I get the impression that we don't really understand each other here. Could you repeat your basic problem again, but as clearly as possible? I'm not quite sure I understand what you're actually interested in and what you're doing.

The problem you describe sounds like two Markov chains (or discrete-time Markov processes). Each number (call them x and y) occupy a certain state and each step of the process they have a probability m to move to a different state (with each new state being equally likely).

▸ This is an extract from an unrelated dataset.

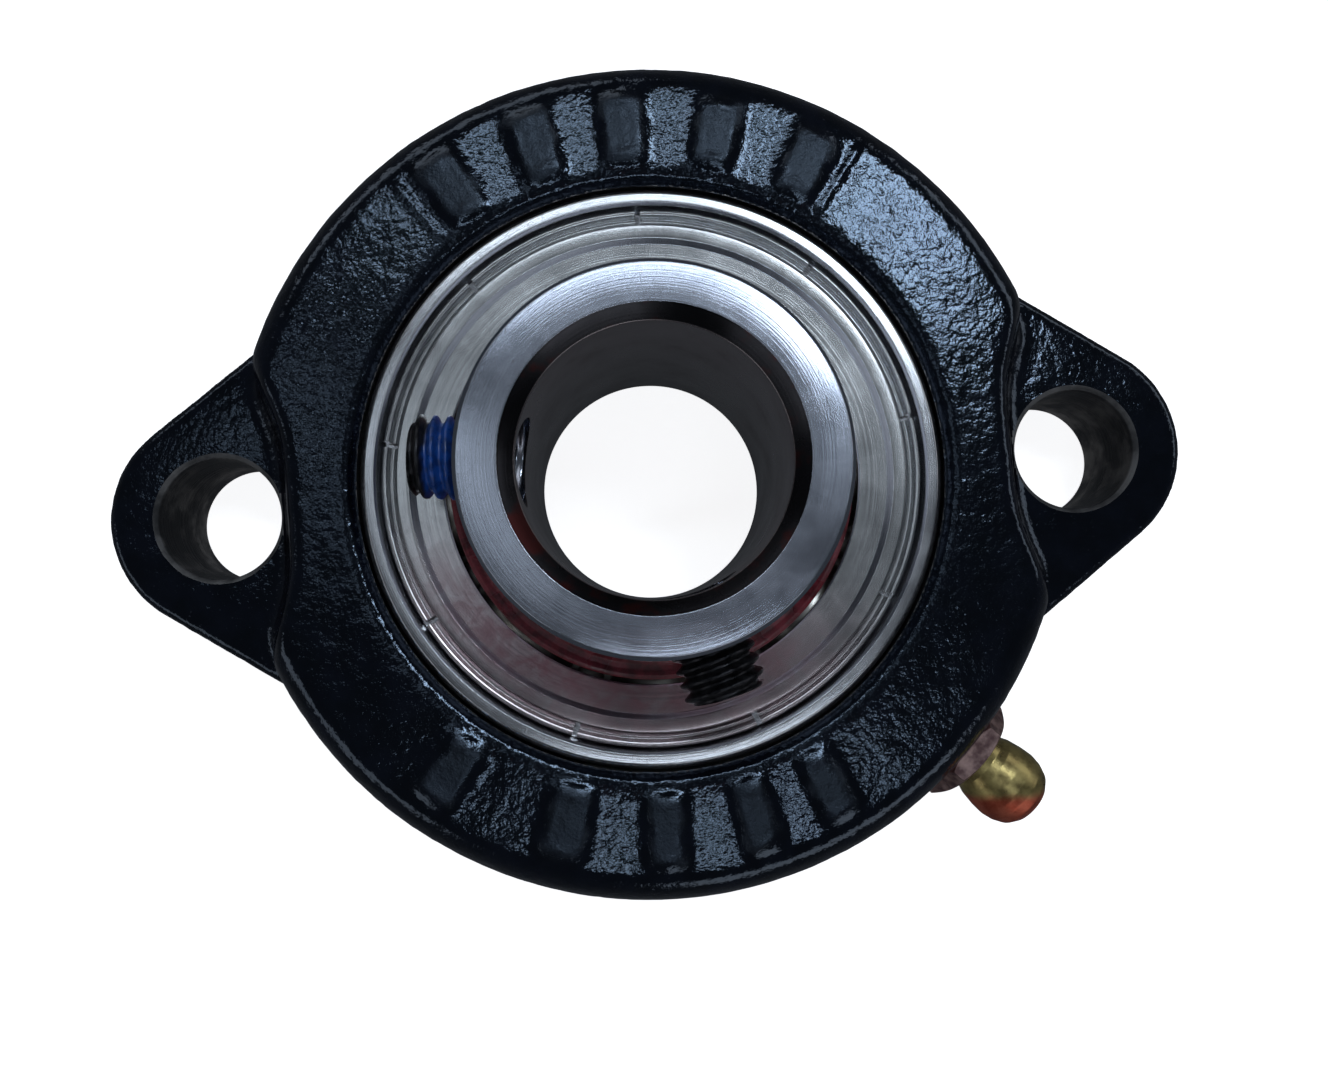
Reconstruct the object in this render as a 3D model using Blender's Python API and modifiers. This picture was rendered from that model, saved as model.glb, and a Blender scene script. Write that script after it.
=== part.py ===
"""Two-bolt flange unit with a set-screw insert bearing, 3/4 inch bore.

The mounting face lies in the plane Z = 0 and the bore axis is Z, so the
origin is where the shaft's centre line meets the mounting face. The collar
with its set screws points to +Z and the two bolt holes lie on the X axis.
Lengths below are in millimetres and are turned into metres by MM.
"""
import math

import bmesh
import bpy
from mathutils import Matrix, Vector

MM = 0.001

# ---------------------------------------------------------------- housing
BOLT_SPACING = 71.5          # centre to centre of the two bolt holes
BOLT_HOLE_R = 5.0
EAR_TIP_R = 9.25             # so that the flange is 90 mm long
EAR_HALF_ANGLE = 35.0        # slope of the ear sides to the bolt line
EAR_THICKNESS = 10.0
BODY_R = 33.5
BODY_HEIGHT = 16.5
FACE_EDGE_R = 30.4           # where the front face turns into the shoulder
SEAT_CENTRE_Z = 9.0          # centre of the spherical seat
SEAT_R = 23.8
SEAT_CHAMFER = 0.6
RELIEF_FOOT_X = 30.2         # bolt-head relief at ear level
RELIEF_TOP_X = 27.9          # the same plane at the front face
PAD_RISE = 0.45              # raised cast pads on the front face
PAD_R_IN, PAD_R_OUT = 24.3, 30.2
PADS_UPPER = [(120.2, 9.0), (104.8, 9.0), (90.2, 9.0), (74.8, 9.0), (59.2, 9.0)]
PADS_LOWER = [(231.0, 9.0), (251.5, 9.0), (267.5, 8.0), (282.0, 7.5), (294.5, 7.5)]
SLOT_HALF = 7.3              # loading slots at the mounting side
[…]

This problem is actually fairly straightforward: the stationary distribution for the process x (or y) follows is simply that x is equally likely to be in any of the given states, so P(x = k) = 1/a. Because the initial value for x is also a uniform random distribution, if follows that x is already in the stationary distribution from the start.

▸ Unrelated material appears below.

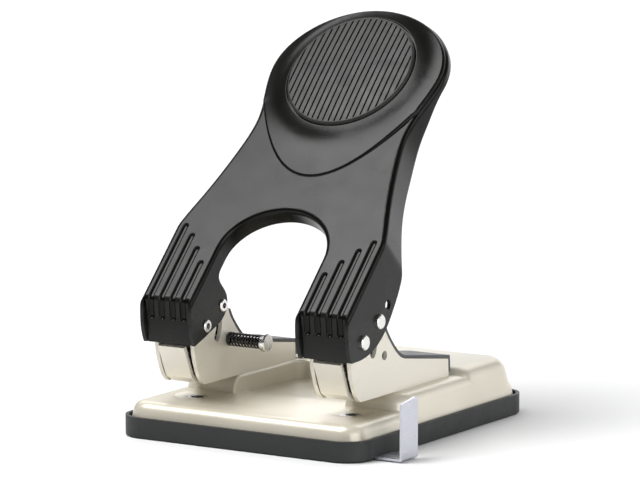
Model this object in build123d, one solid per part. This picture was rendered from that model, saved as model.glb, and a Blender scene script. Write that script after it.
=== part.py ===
from build123d import *
import math
import os

# Heavy-duty two-hole punch.  Millimetres; X runs across the punch, Y from the paper side (-Y) to the back,
# Z up.  The origin is the centre of the face that it stands on.

# ---- driving dimensions -------------------------------------------------------------------------------
HOLE_SPACING = 80.0          # centre distance of the two punched holes
HOLE_Y = -42.0               # punching line, 12 mm in front of the paper stop
HOLE_R = 2.75                # punch radius, a 5.5 mm hole

TRAY_W, TRAY_L, TRAY_H = 124.7, 147.9, 9.3
TRAY_CORNER = 12.5
TRAY_WALL = 1.6

SHELL_T = 1.4                # stamped sheet of the base
SHELL_GAP = 1.85             # the shell's wall stands this far inside the tray's outer face
SHELL_Z0 = 3.8
SHELL_TAPER = 13.0           # lean of the shell's walls, degrees
SHELF_Z = 15.4               # lower shelf that carries the paper
DECK_Z = 22.7                # upper deck that carries the brackets
REAR_Z = 25.9                # raised rear of the deck, behind the brackets
STOP_Y = -30.0               # paper stop, the step from shelf to deck
REAR_Y = 24.6                # front of the raised rear
BAY_HALF = 28.6              # half width of the open bay between the brackets
BAY_BACK = 24.0
BAY_SINK = 1.4               # the bay's floor lies this far below the shelf

BRACKET_HALF = 10.3          # half width outside
BRACKET_T = 1.9
BRACKET_BACK = 22.5
FLAP_HALF = 6.8              # half width of the bracket's front flap
RIVET_YS = (-16.0, 12.0)     # rivets that hold each bracket
RIVET_R = 2.0
COVER_T = 1.5                # channel cover's strip, on the edges of the bracket's walls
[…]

It may sound strange, but the value of m has no influence on this. For example, try this code:

StationaryDistribution[
   DiscreteMarkovProcess[
      {1,0,0,0},
      { 
        {1 - m, m/3, m/3, m/3},
        {m/3, 1 - m, m/3, m/3},
        {m/3, m/3, 1 - m, m/3},
        {m/3, m/3, m/3, 1 - m}
      }
   ]
]

The matrix is the transition matrix of the Markov process (for 4 states in this case). Each entry M_ij is the probability that the next state is j if the current state is i (note that the rows of M sum to 1). As you can see by executing the code, the stationary distribution does not depend on m, but is simply 1/4 for every state. This knowledge should make your problem fairly easy to do, I think.

Of course, if the transition matrix is different (for example, not every state is equally likely to be visited), then the story becomes different. I suggest you read up on Markov chains and processes if you want to know more.